Daniel Jarvis, 34, collided with the 32-year-old batsman at the non-striker’s end after sprinting on to the field to bowl at Ollie Pope, 24, on day two of the fourth Test against India.
Jarvis, who has a YouTube account with more than 170,000 subscribers, was arrested over the stunt on September 3 last year, and later charged with aggravated trespass.
At Croydon Magistrates’ Court on Wednesday, District Judge Daniel Benjamin said: “The issue in the case is straight forward, namely whether he intended to disrupt the Test match.”
He concluded this was Jarvis’s intention, adding: “I find Mr Jarvis guilty of aggravated trespass.”
Jarvis, who self-represented after his request to adjourn the case was dismissed, was unshaven, and he was wearing an EA7 Emporio Armani hoodie and tracksuit bottoms, clutching a Gucci bag.
The court was shown broadcast footage of him running on to the pitch, plus a video he recorded showing him hiding in a toilet before sprinting on to the field after receiving a phone call telling him to go.
The court also viewed videos of him invading the pitch at two previous cricket matches between England and India, at Lord’s Cricket Ground on August 12 and at Headingly Cricket Ground in Leeds on August 25.
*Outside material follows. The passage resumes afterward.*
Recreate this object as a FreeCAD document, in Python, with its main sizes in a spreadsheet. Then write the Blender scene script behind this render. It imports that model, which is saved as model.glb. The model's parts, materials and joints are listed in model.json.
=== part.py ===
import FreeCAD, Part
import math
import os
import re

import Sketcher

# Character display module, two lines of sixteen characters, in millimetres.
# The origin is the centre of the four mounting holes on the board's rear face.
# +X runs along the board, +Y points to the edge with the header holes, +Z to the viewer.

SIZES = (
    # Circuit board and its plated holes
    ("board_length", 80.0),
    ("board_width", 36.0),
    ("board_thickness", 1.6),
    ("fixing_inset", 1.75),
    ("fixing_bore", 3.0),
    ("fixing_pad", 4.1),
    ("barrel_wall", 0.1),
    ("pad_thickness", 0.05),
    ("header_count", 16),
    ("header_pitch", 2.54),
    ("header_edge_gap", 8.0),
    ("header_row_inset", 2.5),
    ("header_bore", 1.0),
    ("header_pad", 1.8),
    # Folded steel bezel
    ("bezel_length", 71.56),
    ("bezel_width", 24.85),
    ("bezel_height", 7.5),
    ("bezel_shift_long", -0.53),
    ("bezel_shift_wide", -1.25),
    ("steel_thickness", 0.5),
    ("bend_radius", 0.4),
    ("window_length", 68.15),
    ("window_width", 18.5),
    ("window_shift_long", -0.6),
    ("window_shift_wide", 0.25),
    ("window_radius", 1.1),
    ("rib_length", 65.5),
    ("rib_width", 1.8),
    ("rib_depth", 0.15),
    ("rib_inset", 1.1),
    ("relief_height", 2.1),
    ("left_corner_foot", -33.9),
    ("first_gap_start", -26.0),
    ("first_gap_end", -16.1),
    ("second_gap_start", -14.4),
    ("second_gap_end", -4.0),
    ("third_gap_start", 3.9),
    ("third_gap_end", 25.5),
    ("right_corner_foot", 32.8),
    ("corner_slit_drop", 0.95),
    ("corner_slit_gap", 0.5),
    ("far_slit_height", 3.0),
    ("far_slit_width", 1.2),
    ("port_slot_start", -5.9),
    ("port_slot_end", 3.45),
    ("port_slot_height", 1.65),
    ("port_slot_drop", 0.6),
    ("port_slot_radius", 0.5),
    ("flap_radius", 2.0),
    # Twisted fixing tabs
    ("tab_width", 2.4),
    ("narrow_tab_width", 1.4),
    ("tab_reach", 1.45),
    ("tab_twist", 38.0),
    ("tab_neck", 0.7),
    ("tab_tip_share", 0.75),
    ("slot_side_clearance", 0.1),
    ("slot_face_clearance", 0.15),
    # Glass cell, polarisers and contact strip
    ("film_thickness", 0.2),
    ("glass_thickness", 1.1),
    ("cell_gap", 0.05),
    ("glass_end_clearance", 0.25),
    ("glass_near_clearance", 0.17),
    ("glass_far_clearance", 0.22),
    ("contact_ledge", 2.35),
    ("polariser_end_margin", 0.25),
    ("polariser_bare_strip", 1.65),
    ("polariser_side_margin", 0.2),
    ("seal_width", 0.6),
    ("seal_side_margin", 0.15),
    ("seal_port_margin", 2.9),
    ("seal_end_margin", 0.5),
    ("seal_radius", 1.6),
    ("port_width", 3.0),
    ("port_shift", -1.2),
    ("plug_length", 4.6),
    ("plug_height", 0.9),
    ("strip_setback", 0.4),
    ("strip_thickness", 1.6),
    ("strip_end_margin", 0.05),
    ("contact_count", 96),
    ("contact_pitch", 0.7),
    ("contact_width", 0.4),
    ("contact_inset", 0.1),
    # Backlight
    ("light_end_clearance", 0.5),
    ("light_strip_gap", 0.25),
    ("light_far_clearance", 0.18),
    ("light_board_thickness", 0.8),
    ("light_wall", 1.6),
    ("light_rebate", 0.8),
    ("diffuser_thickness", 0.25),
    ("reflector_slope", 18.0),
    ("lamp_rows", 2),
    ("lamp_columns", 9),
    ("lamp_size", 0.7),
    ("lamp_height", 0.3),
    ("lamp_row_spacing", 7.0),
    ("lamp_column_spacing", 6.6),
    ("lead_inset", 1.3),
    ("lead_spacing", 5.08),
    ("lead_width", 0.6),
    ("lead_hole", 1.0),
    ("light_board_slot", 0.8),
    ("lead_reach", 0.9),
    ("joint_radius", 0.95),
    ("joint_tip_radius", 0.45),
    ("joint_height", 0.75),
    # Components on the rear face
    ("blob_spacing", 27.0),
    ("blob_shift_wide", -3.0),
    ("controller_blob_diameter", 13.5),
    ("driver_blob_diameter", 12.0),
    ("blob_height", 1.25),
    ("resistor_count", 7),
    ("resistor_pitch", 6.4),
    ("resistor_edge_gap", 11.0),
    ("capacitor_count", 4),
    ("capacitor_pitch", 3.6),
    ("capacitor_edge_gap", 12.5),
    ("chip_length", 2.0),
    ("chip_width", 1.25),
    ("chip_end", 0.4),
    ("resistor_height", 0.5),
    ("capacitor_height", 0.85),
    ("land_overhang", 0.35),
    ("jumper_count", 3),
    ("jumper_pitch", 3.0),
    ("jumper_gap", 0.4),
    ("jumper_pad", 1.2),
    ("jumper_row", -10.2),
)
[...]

During cross-examination, prosecutor Nicola Grindey said: “You know when going on to an international cricket field they can’t continue to play while you’re on there.
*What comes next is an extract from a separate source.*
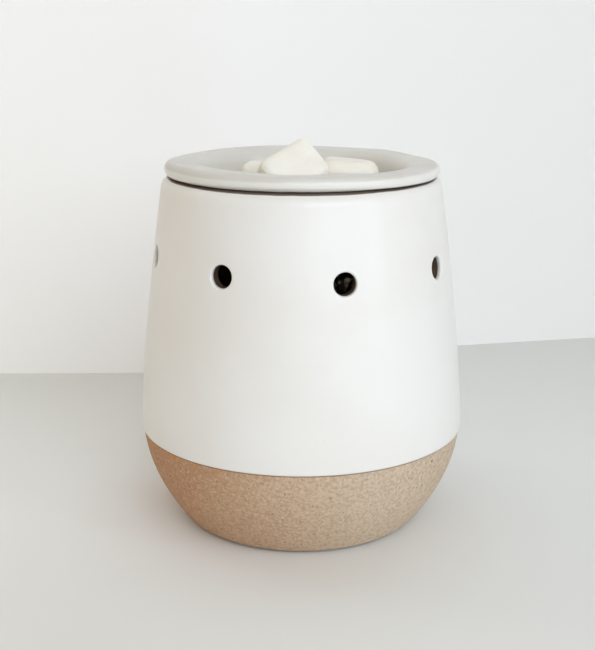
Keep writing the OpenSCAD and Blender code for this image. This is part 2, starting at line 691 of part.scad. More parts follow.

“You had the cricket ball because your intention was to run on and effectively bowl the ball towards the wicket.
“When you ran out you could see one of the England players in full batting gear – you ran into him.
“You knew you weren’t allowed on the pitch because you have been on cricket pitches before and been asked to leave.”
Jarvis said he had not been arrested for the first two pitch invasions, claiming he did not believe he was “breaking any law” and “no-one has been prosecuted for these things before”.
He took to the stand, saying: “I didn’t intend to disrupt the match. I didn’t know when I was coming out. Why wasn’t I arrested before? Why is everyone attacking me for it?”
He said he gets “positive feedback” on his videos, which he makes for “people’s pleasure”, adding: “I get loads of people saying they have got mental health and my videos make them happy.”
He answered “no comment” to every question when interviewed by police, the court heard.
Jarvis claimed he did not believe he was trespassing because he had a ticket, claiming people “run out naked” during games but do not get arrested.
He told the judge he “accidentally” made contact with Bairstow, admitting “I can’t remember the man’s name”.
Jarvis, from Gravesend, Kent, who previously pleaded not guilty to the single charge of aggravated trespass, was granted unconditional bail.
The judge adjourned sentencing at the same court until October 19, to allow for the preparation of pre-sentence reports.